В конце следующего, 1919 года, Вертов, монтировавший киноэтюд «Бой под Царицыном», придет к Свиловой и растерянно спросит, как ему быть: монтажницы, привыкшие склеивать длинные, не менее нескольких метров, кинокадры, отказываются брать в работу нарезанные им очень короткие куски пленки — в двадцать, десять, даже пять кадриков.
Пожалев его, Свилова поможет склеить эти, не как у других, мгновенные кадры.
И потом все чаще будет помогать, убеждаясь: все, за что он берется, он делает не так, как другие.

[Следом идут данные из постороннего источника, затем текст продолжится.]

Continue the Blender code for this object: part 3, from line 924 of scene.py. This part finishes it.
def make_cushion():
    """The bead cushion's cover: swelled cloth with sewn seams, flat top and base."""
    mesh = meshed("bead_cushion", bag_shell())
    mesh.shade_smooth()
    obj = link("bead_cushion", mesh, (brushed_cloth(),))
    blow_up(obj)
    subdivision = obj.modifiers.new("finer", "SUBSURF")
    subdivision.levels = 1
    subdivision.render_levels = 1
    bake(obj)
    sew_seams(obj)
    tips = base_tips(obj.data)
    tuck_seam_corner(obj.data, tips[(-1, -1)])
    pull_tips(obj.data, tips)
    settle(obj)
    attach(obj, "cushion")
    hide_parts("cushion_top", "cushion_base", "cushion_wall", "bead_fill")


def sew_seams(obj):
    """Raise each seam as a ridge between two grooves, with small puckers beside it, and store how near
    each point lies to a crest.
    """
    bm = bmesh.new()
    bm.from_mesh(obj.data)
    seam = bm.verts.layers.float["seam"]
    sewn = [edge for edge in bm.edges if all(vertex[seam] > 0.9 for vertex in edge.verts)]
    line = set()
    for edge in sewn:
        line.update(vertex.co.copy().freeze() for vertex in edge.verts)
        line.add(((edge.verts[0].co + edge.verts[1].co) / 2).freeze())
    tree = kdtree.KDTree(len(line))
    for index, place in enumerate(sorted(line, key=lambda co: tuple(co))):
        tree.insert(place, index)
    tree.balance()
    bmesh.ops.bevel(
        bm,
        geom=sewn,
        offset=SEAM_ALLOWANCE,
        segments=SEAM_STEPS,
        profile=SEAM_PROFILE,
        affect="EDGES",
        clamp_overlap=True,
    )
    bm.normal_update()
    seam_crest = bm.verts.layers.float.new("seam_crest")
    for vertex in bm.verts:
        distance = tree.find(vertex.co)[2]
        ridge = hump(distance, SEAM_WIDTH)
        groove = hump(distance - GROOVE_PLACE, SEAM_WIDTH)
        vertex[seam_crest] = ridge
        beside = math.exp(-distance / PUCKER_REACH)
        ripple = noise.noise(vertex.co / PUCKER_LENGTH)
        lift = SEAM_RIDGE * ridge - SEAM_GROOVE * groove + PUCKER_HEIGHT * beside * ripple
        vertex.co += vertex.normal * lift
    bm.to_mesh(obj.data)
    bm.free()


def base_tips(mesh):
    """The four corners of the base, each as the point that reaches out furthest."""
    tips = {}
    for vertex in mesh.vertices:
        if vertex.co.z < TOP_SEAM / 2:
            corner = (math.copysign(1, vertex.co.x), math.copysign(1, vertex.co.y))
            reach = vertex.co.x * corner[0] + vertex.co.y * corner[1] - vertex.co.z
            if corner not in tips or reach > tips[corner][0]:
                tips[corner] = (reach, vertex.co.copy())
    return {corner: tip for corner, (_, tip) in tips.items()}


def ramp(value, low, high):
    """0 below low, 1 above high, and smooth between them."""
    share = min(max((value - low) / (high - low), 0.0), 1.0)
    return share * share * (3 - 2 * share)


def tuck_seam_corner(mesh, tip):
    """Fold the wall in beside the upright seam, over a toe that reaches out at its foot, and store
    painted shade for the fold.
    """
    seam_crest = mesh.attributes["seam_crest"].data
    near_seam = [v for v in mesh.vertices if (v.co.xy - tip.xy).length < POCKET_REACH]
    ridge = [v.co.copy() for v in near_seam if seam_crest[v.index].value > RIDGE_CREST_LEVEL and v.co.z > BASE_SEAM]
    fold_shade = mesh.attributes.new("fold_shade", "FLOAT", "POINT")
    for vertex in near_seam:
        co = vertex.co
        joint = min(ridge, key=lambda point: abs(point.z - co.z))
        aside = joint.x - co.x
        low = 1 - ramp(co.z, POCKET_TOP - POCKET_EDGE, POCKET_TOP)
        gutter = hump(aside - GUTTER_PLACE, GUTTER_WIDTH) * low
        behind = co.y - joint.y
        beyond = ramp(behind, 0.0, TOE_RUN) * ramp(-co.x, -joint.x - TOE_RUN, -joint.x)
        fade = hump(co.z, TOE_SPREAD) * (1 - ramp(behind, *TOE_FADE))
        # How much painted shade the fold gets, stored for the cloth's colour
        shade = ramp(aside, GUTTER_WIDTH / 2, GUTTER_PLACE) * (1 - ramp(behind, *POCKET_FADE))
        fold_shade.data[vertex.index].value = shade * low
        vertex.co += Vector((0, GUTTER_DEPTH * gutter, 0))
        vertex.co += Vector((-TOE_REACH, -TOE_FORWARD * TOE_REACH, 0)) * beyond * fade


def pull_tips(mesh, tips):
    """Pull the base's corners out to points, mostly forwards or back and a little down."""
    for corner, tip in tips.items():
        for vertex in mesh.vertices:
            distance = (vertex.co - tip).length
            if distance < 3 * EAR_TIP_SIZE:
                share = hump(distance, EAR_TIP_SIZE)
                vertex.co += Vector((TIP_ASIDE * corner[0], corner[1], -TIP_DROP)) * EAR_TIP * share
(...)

Через пять лет, в 1923 году, она навсегда соединит с ним свою судьбу. Разлучит их только его смерть, после которой ей останется прожить двадцать один год.
А сейчас она вместе со всеми смотрела, как он прыгнул с верхушки грота, как, усмехнувшись, поклонился присутствующим. И вместе со всеми она засмеялась, повторяя, как и все: «Чудак, чудак».

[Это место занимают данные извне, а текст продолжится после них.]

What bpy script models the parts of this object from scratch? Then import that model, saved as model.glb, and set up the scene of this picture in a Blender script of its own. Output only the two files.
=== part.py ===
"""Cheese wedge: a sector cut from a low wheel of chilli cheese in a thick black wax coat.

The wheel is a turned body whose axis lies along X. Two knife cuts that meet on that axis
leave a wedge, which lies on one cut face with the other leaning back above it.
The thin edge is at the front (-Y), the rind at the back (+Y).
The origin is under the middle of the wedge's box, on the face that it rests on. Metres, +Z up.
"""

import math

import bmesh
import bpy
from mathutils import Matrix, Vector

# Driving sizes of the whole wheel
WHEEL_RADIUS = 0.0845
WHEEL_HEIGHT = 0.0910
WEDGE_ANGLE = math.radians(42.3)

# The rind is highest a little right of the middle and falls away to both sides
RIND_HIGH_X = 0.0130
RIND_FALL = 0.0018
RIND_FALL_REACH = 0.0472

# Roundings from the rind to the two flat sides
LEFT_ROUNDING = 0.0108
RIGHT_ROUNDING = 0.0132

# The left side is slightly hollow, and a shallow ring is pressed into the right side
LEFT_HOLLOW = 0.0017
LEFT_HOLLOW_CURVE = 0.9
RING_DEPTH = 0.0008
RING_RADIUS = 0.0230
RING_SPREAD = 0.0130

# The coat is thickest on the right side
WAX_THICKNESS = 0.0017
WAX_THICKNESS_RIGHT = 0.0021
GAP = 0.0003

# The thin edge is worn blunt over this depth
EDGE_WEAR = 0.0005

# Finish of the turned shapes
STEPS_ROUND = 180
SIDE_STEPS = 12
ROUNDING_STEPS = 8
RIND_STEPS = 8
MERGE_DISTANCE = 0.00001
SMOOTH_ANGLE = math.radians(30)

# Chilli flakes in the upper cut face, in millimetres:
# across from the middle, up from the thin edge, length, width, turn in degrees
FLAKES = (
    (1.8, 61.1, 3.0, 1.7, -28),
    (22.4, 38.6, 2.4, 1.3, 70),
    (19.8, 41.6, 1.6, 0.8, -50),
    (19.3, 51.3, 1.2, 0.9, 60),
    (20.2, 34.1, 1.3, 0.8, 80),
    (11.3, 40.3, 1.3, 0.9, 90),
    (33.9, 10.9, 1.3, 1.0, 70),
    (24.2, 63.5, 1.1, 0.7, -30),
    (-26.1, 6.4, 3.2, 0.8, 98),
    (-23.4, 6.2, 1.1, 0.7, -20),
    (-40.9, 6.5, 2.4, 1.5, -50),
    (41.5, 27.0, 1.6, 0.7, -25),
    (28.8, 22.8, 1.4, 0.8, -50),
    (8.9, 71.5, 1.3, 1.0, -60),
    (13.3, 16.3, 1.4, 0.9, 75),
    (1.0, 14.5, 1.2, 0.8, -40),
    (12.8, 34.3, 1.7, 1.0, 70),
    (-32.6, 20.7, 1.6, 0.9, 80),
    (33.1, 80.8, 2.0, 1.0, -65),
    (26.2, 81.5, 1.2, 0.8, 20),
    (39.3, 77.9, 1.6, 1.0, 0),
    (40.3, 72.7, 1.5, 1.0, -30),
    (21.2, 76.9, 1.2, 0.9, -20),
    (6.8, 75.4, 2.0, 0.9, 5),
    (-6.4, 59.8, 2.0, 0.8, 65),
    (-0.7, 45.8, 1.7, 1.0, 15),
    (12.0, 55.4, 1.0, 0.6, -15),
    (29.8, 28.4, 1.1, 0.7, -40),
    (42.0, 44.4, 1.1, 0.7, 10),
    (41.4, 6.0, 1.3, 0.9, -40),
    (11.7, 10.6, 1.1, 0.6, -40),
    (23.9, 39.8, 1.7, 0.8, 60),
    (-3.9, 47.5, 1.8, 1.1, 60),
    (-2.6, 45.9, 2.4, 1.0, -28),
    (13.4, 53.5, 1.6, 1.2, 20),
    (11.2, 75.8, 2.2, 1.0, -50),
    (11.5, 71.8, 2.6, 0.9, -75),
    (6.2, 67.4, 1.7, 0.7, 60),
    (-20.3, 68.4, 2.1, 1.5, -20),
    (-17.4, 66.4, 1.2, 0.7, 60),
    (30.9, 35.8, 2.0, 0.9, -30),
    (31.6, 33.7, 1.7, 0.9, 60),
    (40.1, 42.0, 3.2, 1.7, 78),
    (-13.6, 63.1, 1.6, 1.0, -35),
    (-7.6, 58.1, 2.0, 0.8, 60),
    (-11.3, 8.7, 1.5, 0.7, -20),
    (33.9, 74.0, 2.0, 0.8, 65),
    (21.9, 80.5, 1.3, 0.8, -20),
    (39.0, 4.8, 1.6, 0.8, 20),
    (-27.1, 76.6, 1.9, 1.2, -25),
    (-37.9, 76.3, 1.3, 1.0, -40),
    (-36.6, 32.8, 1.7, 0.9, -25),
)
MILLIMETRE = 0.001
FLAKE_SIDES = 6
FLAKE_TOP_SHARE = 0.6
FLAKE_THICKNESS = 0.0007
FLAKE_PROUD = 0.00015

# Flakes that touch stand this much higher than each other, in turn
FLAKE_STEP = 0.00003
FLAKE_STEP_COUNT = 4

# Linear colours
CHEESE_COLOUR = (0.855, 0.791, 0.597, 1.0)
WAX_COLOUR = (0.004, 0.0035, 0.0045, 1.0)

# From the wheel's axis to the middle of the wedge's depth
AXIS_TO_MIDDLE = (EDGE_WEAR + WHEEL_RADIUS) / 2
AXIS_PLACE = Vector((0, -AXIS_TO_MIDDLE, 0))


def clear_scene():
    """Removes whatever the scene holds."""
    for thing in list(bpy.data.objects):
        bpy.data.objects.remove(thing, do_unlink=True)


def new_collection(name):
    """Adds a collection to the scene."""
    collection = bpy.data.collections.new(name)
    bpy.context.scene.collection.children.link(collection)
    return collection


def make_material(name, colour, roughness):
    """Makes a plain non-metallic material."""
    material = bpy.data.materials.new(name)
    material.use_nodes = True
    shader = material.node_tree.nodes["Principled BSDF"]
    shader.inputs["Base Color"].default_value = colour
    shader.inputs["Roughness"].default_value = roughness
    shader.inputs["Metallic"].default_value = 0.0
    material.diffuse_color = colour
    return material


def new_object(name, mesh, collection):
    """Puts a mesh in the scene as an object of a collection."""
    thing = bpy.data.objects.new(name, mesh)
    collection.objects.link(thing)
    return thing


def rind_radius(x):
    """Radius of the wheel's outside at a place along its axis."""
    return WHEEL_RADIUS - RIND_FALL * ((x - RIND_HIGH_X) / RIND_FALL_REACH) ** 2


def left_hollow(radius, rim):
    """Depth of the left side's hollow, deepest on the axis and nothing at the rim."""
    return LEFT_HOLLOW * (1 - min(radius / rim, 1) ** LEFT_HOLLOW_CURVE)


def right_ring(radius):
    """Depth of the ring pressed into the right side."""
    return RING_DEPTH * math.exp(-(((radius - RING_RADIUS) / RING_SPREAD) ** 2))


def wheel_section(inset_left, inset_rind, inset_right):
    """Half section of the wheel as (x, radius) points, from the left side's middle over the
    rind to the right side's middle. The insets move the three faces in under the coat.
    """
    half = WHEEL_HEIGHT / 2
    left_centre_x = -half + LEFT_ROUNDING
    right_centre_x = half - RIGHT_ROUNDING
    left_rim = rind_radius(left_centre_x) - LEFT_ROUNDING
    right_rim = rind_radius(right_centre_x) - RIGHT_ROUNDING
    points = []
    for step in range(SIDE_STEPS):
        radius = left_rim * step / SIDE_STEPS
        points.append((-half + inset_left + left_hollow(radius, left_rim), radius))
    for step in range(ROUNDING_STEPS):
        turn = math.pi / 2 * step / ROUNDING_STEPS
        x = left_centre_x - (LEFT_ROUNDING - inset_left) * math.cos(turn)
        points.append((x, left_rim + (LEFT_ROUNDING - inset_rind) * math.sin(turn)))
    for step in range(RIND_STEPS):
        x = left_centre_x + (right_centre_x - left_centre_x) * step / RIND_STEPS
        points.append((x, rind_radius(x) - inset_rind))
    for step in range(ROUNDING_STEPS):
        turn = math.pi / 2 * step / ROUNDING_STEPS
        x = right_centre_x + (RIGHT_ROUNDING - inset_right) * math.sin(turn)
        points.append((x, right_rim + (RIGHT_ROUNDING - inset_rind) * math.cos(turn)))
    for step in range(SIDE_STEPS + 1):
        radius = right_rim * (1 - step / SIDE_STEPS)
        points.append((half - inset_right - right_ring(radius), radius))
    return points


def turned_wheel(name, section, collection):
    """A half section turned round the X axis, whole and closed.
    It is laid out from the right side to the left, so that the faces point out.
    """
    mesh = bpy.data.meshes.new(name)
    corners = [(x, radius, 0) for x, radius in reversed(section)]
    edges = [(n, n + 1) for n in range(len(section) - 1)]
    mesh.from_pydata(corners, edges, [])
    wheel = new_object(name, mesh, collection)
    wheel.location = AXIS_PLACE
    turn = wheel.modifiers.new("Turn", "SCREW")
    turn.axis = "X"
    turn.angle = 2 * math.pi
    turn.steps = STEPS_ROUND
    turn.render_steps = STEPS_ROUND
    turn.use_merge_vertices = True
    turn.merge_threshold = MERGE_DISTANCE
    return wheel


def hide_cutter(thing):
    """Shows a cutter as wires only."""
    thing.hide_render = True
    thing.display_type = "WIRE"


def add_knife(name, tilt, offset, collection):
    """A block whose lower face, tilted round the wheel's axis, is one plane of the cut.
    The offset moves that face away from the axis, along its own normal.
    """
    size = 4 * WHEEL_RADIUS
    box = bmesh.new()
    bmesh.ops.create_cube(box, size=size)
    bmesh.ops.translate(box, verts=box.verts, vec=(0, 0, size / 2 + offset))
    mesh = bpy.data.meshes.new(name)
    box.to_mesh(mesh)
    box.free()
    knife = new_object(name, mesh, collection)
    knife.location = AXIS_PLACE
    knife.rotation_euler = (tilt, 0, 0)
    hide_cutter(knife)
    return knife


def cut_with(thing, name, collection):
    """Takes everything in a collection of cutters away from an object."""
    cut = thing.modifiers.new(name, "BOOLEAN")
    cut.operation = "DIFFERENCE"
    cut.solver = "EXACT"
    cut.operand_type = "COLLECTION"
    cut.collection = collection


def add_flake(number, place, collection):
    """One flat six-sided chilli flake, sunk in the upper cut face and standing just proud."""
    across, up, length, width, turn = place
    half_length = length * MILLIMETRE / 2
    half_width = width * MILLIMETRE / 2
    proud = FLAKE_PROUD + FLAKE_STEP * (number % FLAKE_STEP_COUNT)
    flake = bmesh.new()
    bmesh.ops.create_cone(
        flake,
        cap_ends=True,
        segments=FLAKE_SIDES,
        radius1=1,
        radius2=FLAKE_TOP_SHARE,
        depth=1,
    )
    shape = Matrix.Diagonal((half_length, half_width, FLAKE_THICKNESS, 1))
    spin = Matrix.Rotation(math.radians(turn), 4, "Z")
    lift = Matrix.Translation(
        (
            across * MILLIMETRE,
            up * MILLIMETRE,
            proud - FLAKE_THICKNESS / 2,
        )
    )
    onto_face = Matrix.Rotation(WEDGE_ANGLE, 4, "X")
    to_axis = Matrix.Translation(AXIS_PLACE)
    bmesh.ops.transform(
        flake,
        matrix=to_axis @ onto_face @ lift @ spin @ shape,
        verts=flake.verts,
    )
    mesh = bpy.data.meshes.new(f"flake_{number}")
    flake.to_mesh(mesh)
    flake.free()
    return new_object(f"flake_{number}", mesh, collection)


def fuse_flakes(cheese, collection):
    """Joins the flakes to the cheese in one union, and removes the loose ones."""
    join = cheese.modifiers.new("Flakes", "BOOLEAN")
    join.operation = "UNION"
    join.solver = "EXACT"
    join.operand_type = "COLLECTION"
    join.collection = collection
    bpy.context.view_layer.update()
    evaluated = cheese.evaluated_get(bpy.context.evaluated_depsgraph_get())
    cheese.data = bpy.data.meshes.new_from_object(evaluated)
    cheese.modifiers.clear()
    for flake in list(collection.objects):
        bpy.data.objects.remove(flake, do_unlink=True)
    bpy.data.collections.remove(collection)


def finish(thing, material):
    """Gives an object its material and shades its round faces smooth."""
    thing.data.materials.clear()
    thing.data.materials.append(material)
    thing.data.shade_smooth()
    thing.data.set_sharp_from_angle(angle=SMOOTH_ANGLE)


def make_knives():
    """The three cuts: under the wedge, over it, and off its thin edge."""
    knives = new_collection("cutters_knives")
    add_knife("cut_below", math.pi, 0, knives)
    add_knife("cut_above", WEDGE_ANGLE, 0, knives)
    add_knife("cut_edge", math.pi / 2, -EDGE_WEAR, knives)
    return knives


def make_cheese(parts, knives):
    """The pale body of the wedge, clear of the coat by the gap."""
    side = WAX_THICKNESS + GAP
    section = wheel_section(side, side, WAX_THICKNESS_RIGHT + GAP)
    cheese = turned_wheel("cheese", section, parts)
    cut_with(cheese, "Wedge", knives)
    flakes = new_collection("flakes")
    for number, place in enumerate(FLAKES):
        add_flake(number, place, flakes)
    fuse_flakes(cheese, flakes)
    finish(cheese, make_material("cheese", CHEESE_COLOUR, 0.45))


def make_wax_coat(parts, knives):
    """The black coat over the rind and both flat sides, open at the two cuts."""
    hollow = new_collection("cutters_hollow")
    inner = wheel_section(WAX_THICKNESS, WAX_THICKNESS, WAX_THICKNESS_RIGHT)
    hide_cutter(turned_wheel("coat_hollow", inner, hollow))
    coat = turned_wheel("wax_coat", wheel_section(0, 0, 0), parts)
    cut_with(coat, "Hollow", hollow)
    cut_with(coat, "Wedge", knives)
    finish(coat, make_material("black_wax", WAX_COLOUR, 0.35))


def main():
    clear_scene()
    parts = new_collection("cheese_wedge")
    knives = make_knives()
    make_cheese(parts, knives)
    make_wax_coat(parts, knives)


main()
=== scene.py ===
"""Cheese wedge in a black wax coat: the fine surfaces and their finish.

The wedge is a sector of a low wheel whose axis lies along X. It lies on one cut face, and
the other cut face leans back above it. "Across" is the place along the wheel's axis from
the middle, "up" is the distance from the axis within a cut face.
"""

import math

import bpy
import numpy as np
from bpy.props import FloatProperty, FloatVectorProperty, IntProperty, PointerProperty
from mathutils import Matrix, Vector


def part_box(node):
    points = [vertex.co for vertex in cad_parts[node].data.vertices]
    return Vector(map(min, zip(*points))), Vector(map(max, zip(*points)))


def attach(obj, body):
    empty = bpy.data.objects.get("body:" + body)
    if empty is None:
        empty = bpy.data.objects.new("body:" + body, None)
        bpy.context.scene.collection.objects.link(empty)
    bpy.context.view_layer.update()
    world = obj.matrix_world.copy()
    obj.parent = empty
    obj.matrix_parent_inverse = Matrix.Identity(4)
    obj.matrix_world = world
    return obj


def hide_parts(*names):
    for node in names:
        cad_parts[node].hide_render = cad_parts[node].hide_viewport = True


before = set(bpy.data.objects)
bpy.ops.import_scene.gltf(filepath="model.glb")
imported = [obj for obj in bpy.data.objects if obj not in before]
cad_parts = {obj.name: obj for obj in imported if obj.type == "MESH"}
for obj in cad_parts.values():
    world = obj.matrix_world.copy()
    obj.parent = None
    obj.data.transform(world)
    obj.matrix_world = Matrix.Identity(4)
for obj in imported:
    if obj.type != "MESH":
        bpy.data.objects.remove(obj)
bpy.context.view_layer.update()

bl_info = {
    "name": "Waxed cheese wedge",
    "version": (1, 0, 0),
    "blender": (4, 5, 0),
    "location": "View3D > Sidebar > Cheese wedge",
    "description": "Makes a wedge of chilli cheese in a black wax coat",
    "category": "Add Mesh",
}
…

Слово это в дальнейшем нередко будет ходить в обнимку с Вертовым.
Но эдаким импульсивным самородком, не ведающим, что творит, он, при всей (на поверхности, во всяком случае) действительной житейской «странности» каких-то обстоятельств судьбы, никогда не был.

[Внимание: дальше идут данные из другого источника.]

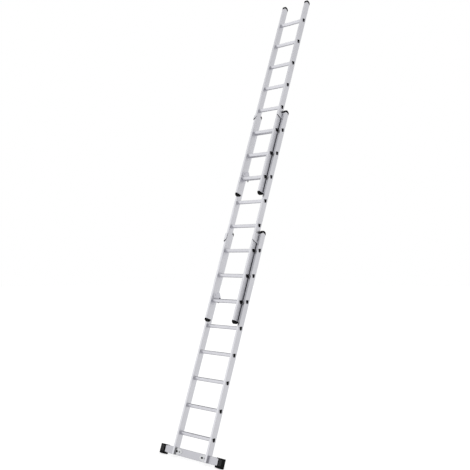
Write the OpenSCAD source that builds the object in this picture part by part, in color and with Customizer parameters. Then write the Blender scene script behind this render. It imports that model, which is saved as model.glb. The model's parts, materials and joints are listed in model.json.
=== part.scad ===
// Three-section extension ladder, standing at its working lean.
//
// Every piece is drawn in the ladder's straight frame: X runs across, Y runs back
// towards the wall and Z runs up the stiles from station 0. One shared transform,
// placed(), then leans the whole ladder so that the feet rest on the floor at Z = 0.
// Section 0 is the base, 1 the middle and 2 the top; each one lies in front of the
// section below it and between its stiles.

/* [Stance] */
// Lean of the stiles from the vertical, in degrees
lean = 20; // [15:1:25]
// Station where the stile's centre line meets the floor
floor_station = 38; // [36:1:40]

/* [Sections] */
// Distance from rung to rung
pitch = 280; // [260:5:300]
// Rungs in each section
rung_count = 8; // [6:1:9]
// Rungs that two neighbouring sections share when fully extended
overlap_rungs = 3; // [2:1:4]
// Outside width of the base section
base_width = 490; // [470:5:520]
// How much narrower each side of the next section is
side_step = 35; // [34:1:38]
// How far in front of each other the sections lie
section_gap = 56; // [55:0.5:58]

/* [Stiles] */
// Width of the stile's box section
stile_w = 26; // [24:1:27]
// Depth of the stile's box section
stile_d = 68; // [64:1:70]
// Wall of the stile
stile_wall = 1.6; // [1.2:0.1:2]
// Corner radius of the stile
stile_r = 2; // [2:0.5:4]
// Stile above and below the rungs, together
stile_extra = 115; // [110:1:130]
// Station of the base stiles' bottom ends
base_bottom = 60; // [58:1:62]
// How much shorter each next section's stiles are below its first rung
bottom_step = 21; // [12:1:22]
// Rise of the domed stile end over its corners
dome_rise = 20; // [12:1:24]

/* [Rungs] */
// Width of the tread
rung_w = 31; // [29:1:32]
// Height of the rung tube
rung_h = 35; // [33:1:36]
// Height of the tread over the rung's station line
tread_up = 16; // [15:0.5:17]
// Wall of the rung tube
rung_wall = 2; // [1.5:0.1:2.5]
// Width of the swaged collar round each stile hole
collar_w = 3; // [2:0.5:3.5]
// Thickness of the collar on the stile's face
collar_t = 2.5; // [2:0.5:3]

/* [Stabiliser] */
// Overall width over the feet
feet_width = 880; // [860:5:920]
// Height of the bar
bar_h = 75; // [70:1:78]
// Thickness of the bar
bar_t = 26; // [24:1:27]
// Wall of the bar
bar_wall = 2; // [1.5:0.1:3]
// Station of the bar's lower edge
bar_bottom = 58; // [57:1:60]

/* [Fittings] */
// Height of the black end caps over the stile tops
cap_t = 23; // [12:0.5:24]
// Thickness of the guide brackets' sheet
guide_t = 3; // [2:0.5:3.5]
// Thickness of the hook plates
hook_t = 4; // [3:0.5:4]
// How far a hook reaches behind the rung that carries it
hook_reach = 36; // [32:1:36]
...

Все в конце концов оказывалось подчиненным своей логике и на всякие следствия имелись свои причины.
О чем говорили Кольцов и Вертов при встрече?
Просто ли Кольцов предложил вакантное место, помог своему старому товарищу устроиться на службу (в ту пору со службой было не так-то легко)? Служба, хоть и была связана с кино, но сама по себе специального знания кинематографического ремесла не предполагала, — можно было предложить и Вертову. Или, быть может, Кольцов увлек Вертова все-таки чем-то по существу? Какими-то словами, объясняющими невиданное, еще мало кем понимаемое историческое предназначение кинохроники? Сам Кольцов это уже понимал, что подтверждается рядом его статей, вскоре опубликованных в Киеве, где он назовет кино «машиной времени».